Anschließend setzte ein öffentlicher Schlagabtausch zwischen Mehdi, Innenminister Dschawad Bolani und Ministerpräsident Nuri al-Maliki ein, wem die Ehre der schnellen Aufklärung der Tat gebührt. An einen Rücktritt dachte Mehdi offenbar nicht. Er bezichtigte seine Kontrahenten, das Verbrechen politisch auszuschlachten, um seine Partei vor den Wahlen in rund vier Monaten zu diskreditieren.

Dass in diesem Fall überhaupt Ermittlungen aufgenommen wurden, ist bereits ein Fortschritt. Bisher konnten Straftäter, die über gute politische Beziehungen verfügten, damit rechnen, unbehelligt davonzukommen. Ganz frei von dem Verdacht der politischen Einflussnahme ist freilich auch der Prozess gegen die Bankräuber nicht. Überraschend standen die beiden mutmaßlichen Drahtzieher, ein Hauptmann der Präsidialgarde und sein Neffe, nicht vor Gericht. Sie seien längst nicht mehr in Haft, hieß es in Polizeikreisen. Genauso undurchsichtig ist, wie vier weitere Tatverdächtigen entkommen konnten.

Gegen vier der Angeklagten, unter ihnen zwei Polizisten, die die Bank bewachen sollten, verhängte das Gericht die Todesstrafe. Der fünfte, ein Wächter von Adala, wurde mangels Beweisen freigesprochen. Die beiden Polizisten hatten gestanden, dass sie von dem Bankraub wussten, sagten aber, sie seien an dem Verbrechen nicht beteiligt gewesen und hätten danach die Polizei informiert.

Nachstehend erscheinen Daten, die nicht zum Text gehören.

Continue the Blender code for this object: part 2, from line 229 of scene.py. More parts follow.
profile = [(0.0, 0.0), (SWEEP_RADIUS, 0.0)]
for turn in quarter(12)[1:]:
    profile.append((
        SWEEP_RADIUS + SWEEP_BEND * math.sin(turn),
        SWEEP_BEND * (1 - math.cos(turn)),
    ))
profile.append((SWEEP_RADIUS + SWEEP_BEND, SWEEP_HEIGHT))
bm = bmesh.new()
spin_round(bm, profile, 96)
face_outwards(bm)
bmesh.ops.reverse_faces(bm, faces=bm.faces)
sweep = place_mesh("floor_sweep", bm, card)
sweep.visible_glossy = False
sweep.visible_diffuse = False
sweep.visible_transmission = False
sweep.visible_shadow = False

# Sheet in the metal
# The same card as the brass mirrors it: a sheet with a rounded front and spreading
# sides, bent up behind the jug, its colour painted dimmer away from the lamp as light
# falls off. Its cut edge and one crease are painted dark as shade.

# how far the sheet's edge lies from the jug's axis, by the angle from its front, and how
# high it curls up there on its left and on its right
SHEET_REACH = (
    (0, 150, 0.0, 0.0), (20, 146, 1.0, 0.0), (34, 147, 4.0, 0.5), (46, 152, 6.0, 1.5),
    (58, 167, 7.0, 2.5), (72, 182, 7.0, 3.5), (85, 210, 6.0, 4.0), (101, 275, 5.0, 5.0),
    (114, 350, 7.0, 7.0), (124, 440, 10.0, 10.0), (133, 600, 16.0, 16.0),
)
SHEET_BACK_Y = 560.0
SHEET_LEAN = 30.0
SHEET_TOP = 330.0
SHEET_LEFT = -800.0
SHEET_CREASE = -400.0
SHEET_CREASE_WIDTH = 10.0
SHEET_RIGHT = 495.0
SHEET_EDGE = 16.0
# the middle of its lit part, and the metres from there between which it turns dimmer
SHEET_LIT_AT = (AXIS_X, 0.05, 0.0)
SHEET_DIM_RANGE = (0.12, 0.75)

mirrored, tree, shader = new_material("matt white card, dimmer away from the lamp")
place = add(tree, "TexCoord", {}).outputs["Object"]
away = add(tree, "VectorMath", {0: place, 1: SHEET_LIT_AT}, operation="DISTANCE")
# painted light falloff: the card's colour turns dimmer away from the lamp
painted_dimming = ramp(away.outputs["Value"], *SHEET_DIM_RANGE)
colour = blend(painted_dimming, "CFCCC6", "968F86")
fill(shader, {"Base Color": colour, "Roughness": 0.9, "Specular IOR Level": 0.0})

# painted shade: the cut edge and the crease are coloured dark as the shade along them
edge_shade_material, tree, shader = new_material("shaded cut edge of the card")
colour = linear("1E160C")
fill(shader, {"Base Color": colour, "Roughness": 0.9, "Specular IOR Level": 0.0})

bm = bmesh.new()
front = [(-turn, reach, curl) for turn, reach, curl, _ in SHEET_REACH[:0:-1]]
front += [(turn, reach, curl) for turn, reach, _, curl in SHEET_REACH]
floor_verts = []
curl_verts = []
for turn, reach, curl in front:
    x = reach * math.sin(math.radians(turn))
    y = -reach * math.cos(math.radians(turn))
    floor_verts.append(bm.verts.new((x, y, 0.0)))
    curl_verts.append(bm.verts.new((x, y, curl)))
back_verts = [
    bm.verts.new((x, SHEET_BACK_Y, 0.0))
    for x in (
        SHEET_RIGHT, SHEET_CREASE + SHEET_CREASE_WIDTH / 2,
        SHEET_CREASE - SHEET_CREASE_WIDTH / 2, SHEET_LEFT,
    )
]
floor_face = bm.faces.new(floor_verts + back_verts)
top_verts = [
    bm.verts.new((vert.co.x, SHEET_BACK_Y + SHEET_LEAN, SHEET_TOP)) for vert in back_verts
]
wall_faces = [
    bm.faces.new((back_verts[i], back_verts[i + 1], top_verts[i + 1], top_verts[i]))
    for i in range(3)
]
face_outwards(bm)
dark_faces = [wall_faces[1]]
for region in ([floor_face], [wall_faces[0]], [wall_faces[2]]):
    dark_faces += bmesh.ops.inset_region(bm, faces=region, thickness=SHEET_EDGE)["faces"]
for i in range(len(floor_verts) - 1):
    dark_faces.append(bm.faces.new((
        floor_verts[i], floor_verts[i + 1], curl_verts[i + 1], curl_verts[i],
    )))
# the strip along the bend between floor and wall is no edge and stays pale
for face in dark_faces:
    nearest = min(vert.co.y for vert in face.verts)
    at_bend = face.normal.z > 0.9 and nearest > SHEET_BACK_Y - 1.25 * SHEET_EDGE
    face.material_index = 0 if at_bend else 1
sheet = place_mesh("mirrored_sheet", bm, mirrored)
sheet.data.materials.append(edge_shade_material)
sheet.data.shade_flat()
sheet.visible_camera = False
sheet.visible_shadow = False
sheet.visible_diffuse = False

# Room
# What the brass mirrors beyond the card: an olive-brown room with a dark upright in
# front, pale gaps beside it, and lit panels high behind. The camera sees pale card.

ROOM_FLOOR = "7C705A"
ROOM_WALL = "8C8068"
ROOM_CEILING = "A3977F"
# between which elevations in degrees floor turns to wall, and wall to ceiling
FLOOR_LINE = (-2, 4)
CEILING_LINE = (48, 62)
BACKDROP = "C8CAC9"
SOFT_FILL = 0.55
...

Mit dem Urteil zeigten die Richter, dass sie sich von den Appellen internationaler Menschenrechtsorganisationen, die Todesstrafe auszusetzen, nicht beeindrucken lassen. Wenige Tage zuvor hatte Amnesty International die irakische Justiz scharf für die Verhängung von Todesurteilen kritisiert. Mehr als 1.000 Menschen stünde möglicherweise die Hinrichtung bevor, hieß es in dem Bericht. Die Prozesse fänden oft hinter verschlossenen Türen statt, häufig würden die Angeklagten im Schnellverfahren verurteilt und Geständnisse unter Folter erzwungen.

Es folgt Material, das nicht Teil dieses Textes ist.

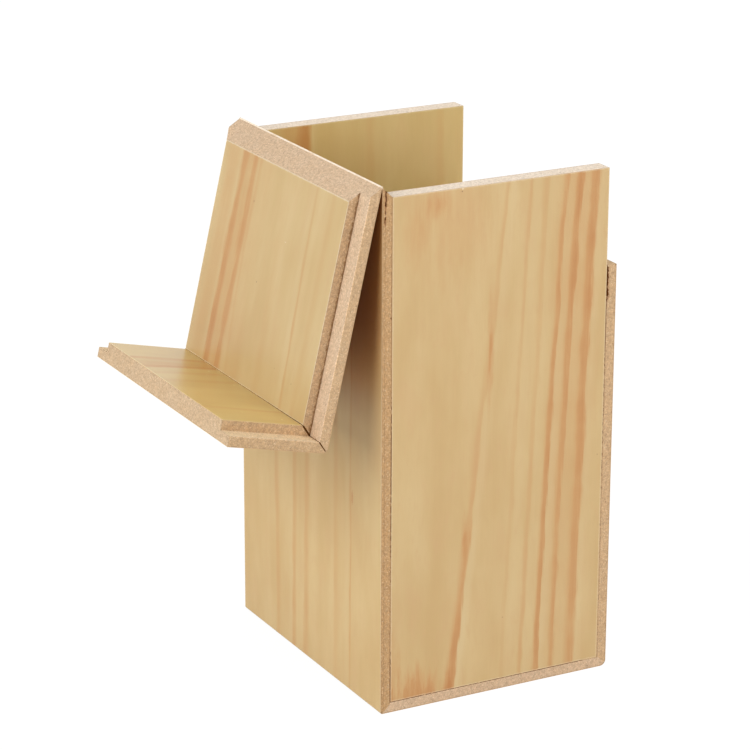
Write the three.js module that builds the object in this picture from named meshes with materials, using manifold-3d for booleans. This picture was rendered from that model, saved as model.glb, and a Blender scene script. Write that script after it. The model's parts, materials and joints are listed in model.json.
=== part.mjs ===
// Wooden gift box with a flip-over lid. Lid flap, lid, back, bottom and front are one strip of board,
// rabbeted along its edges, grooved across and folded; two side boards stand in the rabbets.
// Millimetres, +Z up. The origin is the centre of the underside, the hinge is at +Y, the low front at -Y.

import * as THREE from 'three';
import * as BufferGeometryUtils from 'three/addons/utils/BufferGeometryUtils.js';
import Module from 'manifold-3d';

const wasm = await Module();
wasm.setup();

// Outside of the closed box
const WIDTH = 136.5;
const DEPTH = 116.5;
const HEIGHT = 240;

// Flap that hangs from the lid, and the gap between its free end and the front board
const FLAP_LENGTH = 47.8;
const FLAP_GAP = 1.2;

// Fibreboard of the strip and of the side boards, the film laid on both faces and its glue line
const STRIP_CORE = 8.6;
const SIDE_CORE = 8;
const FILM = 0.2;
const GLUE = 0.1;

// Clearance in the mitres, round the side boards and beside the closing lid
const FIT = 0.3;

// Share of the strip's thickness that is left as a ledge under each rabbet
const ledgeShare = 0.51;

// Outer radius of the film where it bends round each folded corner
const FRONT_BEND = 2.8;
const BACK_BEND = 1;
const LID_BEND = 2;
const BEND_STEPS = 6;

// Loop of bare film that serves as the hinge, and the mouth it leaves between back and lid
const FOLD_RADIUS = 0.6;
const FOLD_MOUTH_ANGLE = 50;
const FOLD_STEPS = 20;

// Angles from closed, in degrees: where the lid hangs behind the box, and where it would lie on the back
const OPEN_ANGLE = 257;
const FLAT_ON_BACK_ANGLE = 270;

// How far a cutter runs past what it cuts
const OVERCUT = 5;

// Colours and surface finish
const BOARD_COLOUR = 0xcfae87;
const FILM_COLOUR = 0xd9bd85;
const SIDE_FILM_COLOUR = 0xdcc08c;
const INSIDE_FILM_COLOUR = 0xd4b980;
const BOARD_ROUGHNESS = 0.9;
const FILM_ROUGHNESS = 0.55;

// Sizes that follow from the ones above
const SKIN = FILM + GLUE;
const STRIP_THICKNESS = STRIP_CORE + 2 * SKIN;
const SIDE_THICKNESS = SIDE_CORE + 2 * SKIN;
const LEDGE = STRIP_THICKNESS * ledgeShare;
const RABBET_WIDTH = SIDE_THICKNESS + FIT;
const RAISED_WIDTH = WIDTH - 2 * RABBET_WIDTH;
const FRONT_HEIGHT = HEIGHT - FLAP_LENGTH - FLAP_GAP;
const HINGE_CUT = FOLD_RADIUS + FIT;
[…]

Unter der US-Verwaltung wurde die Todesstrafe 2003 abgeschafft. Eine der ersten Amtshandlungen der Interimsregierung war jedoch, sie im Sommer 2004 wieder einzuführen. Selbst unter irakischen Menschenrechtlern findet man kaum jemand, der sich dagegen ausspricht. Die Todesstrafe sei als Abschreckung gegen Terroristen und Wiedergutmachung für die Opfer notwendig, lautet die weit verbreitete Meinung.

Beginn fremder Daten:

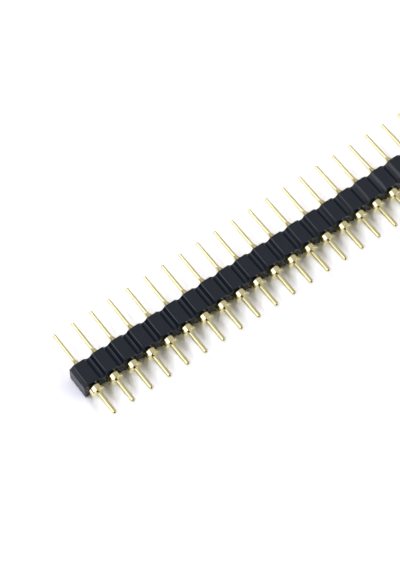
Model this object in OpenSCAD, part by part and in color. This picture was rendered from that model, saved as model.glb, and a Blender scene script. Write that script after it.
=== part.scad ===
// Break-off strip of turned, gold-plated pins in one moulded insulator.
//
// The strip lies flat: X runs along the row of pins, +Y is the side of the
// solder tails, -Y the side of the collars and contacts, and Z = 0 is the
// surface that the moulding rests on. The origin is under the middle of the
// overall box.

/* [Strip] */
// Number of pin positions
positions = 40; // [2:1:50]
// Distance from one pin to the next
pitch = 2.54; // [2.3:0.01:3.5]

/* [Insulator] */
// Height of the moulding over its flats
body_h = 2.54; // [2.1:0.02:4]
// Depth of the moulding, along the pins
body_depth = 3.0; // [1.6:0.1:6]
// Depth of a break-off notch
notch_depth = 0.4; // [0.1:0.02:0.55]
// Width of a notch at the surface
notch_mouth = 1.12; // [0.7:0.02:1.5]
// Width of a notch at its flat floor
notch_floor = 0.3; // [0.1:0.02:0.6]

/* [Shank] */
// Diameter of the shank that fills the bore
shank_d = 1.3; // [0.9:0.02:1.5]
// Height of the retention barb above the shank
barb_rise = 0.05; // [0.02:0.01:0.1]
// Length of the barb, from its step to its thin end
barb_len = 0.6; // [0.2:0.05:0.8]
// Distance from the back of the moulding to the thin end of the barb
barb_setback = 0.7; // [0.2:0.05:0.8]

/* [Tail] */
// Diameter of the solder tail
tail_d = 0.5; // [0.3:0.02:0.8]
// Length of the tail side, from the back of the moulding to the tip
tail_len = 5.1; // [2.5:0.1:12]
// Length of the cone between shank and tail
cone_len = 1.0; // [0.2:0.05:2]

/* [Collar and contact] */
// Diameter of the collar that stops the pin against the moulding
collar_d = 1.72; // [1.6:0.02:2.2]
// Length of the collar
collar_len = 0.95; // [0.3:0.05:3]
// Break on the collar's outer edges
collar_edge = 0.04; // [0.01:0.01:0.1]
// Diameter of the contact
contact_d = 0.62; // [0.4:0.02:1]
// Length of the contact, from the collar to the tip
contact_len = 3.2; // [1:0.1:10]
// Chamfer at the tip of the contact
contact_chamfer = 0.12; // [0.02:0.01:0.18]

/* [Hidden] */
$fn = 64;

// How far a cutting tool reaches past the faces that it opens
clear = 1;

strip_len = positions * pitch;
pin_len = tail_len + body_depth + collar_len + contact_len;

// The pins' axes, and the two faces of the moulding that they pass through
axis_z = body_h / 2;
back_y = pin_len / 2 - tail_len;

shank_r = shank_d / 2;
barb_r = shank_r + barb_rise;
tail_r = tail_d / 2;
collar_r = collar_d / 2;
contact_r = contact_d / 2;

// Along a pin, z = 0 is the back of the moulding and +z leads to the tail
front_z = -body_depth;
collar_z = front_z - collar_len;
contact_z = collar_z - contact_len;
barb_z = -barb_setback;

flat_reach = (pitch - notch_mouth) / 2;
slope_reach = (pitch - notch_floor) / 2;

function two_digits(i) = str(i < 10 ? "0" : "", i);
function pin_name(i) = str("pin_", two_digits(i));
function pin_x(i) = (i - (positions + 1) / 2) * pitch;

// ---------------------------------------------------------------- insulator

// Upper edge of the moulding from -X to +X, for a face at height top
function upper_edge(top) = concat(
    [[-strip_len / 2, top - notch_depth]],
    [for (i = [1:positions], p = [[-slope_reach, notch_depth], [-flat_reach, 0],
                                  [flat_reach, 0], [slope_reach, notch_depth]])
        [pin_x(i) + p[0], top - p[1]]],
    [[strip_len / 2, top - notch_depth]]);

// Section of the moulding across the pins. The lower edge mirrors the upper one
// between the segments, and runs straight out to the two end faces.
module moulding_section() {
    upper = upper_edge(body_h / 2);
    last = len(upper) - 1;
    polygon(concat(
        upper,
        [[strip_len / 2, -body_h / 2]],
        [for (k = [3:last - 3]) [upper[last - k][0], -upper[last - k][1]]],
        [[-strip_len / 2, -body_h / 2]]));
}

// What one pin takes out of the moulding: its shank and barb, run past both faces
module bore_tool() {
    rotate_extrude()
        polygon([
            [0, front_z - clear], [shank_r, front_z - clear],
            [shank_r, barb_z - barb_len], [barb_r, barb_z - barb_len], [shank_r, barb_z],
            [shank_r, clear], [0, clear],
        ]);
}

module insulator() {
    color([0.07, 0.08, 0.10])
        translate([0, back_y, axis_z])
            difference() {
                rotate([90, 0, 0])
                    linear_extrude(height = body_depth)
                        moulding_section();
                for (i = [1:positions])
                    translate([pin_x(i), 0, 0])
                        rotate([-90, 0, 0])
                            bore_tool();
            }
}

// --------------------------------------------------------------------- pins

// Half section of a turned pin, with its axis along the sheet's y
module pin_section() {
    polygon([
        // contact
        [0, contact_z], [contact_r - contact_chamfer, contact_z],
        [contact_r, contact_z + contact_chamfer], [contact_r, collar_z],
        // collar, seated against the front of the moulding
        [collar_r - collar_edge, collar_z], [collar_r, collar_z + collar_edge],
        [collar_r, front_z - collar_edge], [collar_r - collar_edge, front_z],
        // shank and barb
        [shank_r, front_z], [shank_r, barb_z - barb_len],
        [barb_r, barb_z - barb_len], [shank_r, barb_z], [shank_r, 0],
        // cone and tail, up to the centre of the round tip
        [tail_r, cone_len], [tail_r, tail_len - tail_r], [0, tail_len - tail_r],
    ]);
    translate([0, tail_len - tail_r])
        intersection() {
            circle(r = tail_r);
            square(tail_r);
        }
}

module turned_pin() {
    rotate([-90, 0, 0])
        rotate_extrude()
            pin_section();
}

module pin(i) {
    color([0.86, 0.77, 0.48])
        translate([pin_x(i), back_y, axis_z])
            turned_pin();
}

insulator();
for (i = [1:positions])
    pin(i);
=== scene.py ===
"""Looks of a break-off strip of turned, gold-plated pins in a black moulded insulator."""

import math

import bmesh
import bpy
from mathutils import Matrix, Vector


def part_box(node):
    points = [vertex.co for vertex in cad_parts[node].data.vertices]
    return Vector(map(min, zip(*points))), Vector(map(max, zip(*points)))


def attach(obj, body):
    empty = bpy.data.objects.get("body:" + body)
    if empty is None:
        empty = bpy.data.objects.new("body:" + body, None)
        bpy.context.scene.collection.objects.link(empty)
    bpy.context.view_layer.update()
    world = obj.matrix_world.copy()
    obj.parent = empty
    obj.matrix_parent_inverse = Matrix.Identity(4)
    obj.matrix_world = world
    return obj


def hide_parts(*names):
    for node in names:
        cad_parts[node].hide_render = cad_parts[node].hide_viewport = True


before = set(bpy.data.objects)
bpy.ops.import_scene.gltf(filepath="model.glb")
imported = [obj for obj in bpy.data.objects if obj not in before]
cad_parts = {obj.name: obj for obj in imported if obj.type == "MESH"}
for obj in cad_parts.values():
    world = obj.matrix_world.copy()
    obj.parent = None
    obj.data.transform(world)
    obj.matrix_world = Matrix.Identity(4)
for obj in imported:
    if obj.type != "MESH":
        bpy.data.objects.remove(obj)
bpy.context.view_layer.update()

MM = 0.001
TINY = 1e-7

# The strip lies along X, its tails point along +Y and its contacts along -Y.
# The moulding's box and the pins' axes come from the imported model.
moulding_low, moulding_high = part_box("insulator")
first_low, first_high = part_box("pin_01")
last_low, last_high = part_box("pin_40")
PIN_COUNT = sum(name.startswith("pin_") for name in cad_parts)
AXIS_Z = (first_low[2] + first_high[2]) / 2
FIRST_X = (first_low[0] + first_high[0]) / 2
PITCH = ((last_low[0] + last_high[0]) / 2 - FIRST_X) / (PIN_COUNT - 1)
BACK_Y = moulding_high[1]
FRONT_Y = moulding_low[1]
HALF_HEIGHT = (moulding_high[2] - moulding_low[2]) / 2

# Insulator: the notches between segments
NOTCH_DEPTH = 0.46 * MM
NOTCH_MOUTH = 1.12 * MM
NOTCH_FLOOR = 0.3 * MM
# What is left of a notch at the two ends: the slope's reach and depth, then a
# narrow ledge that rises a little towards the end face
END_BROW = 0.5 * MM
END_DEPTH = 0.333 * MM
END_LEDGE = 0.14 * MM
END_RIDGE = 0.05 * MM
# Its bores, and the roundings of its edges: square ones, a flat's and a notch's
BORE_R = 0.65 * MM
BORE_STEPS = 48
MOULD_EDGE = 0.045 * MM
MOULD_EDGE_STEPS = 3
BROW_EDGE = 0.09 * MM
NOTCH_EDGE = 0.07 * MM
NOTCH_EDGE_STEPS = 5
SQUARE_ANGLE = math.radians(60)
END_FACING = 0.99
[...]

Dabei gibt sich offenbar nicht nur die Öffentlichkeit, sondern auch die Justiz mit Ermittlungsergebnissen zufrieden, die in internationalen Rechtsstandards nicht genügen. Einer der Hauptmängel ist, dass Urteile im Irak vor allem auf Geständnissen beruhen. Ein Widerruf vor Gericht hat dabei kaum Aussicht auf Erfolg. Laut der UN-Menschenrechtsorganisation fehlt es dem Irak auch an Richtern, um die große Zahl von Prozessen zu bewältigen. Obwohl irakisches Recht vorsieht, dass Häftlinge maximal 48 Stunden ohne Anklage festgehalten werden dürfen, säßen sie oft monatelang in Haft, erklärte die UNO. Von wirklicher Rechtsstaatlichkeit sei der Irak noch immer weit entfernt.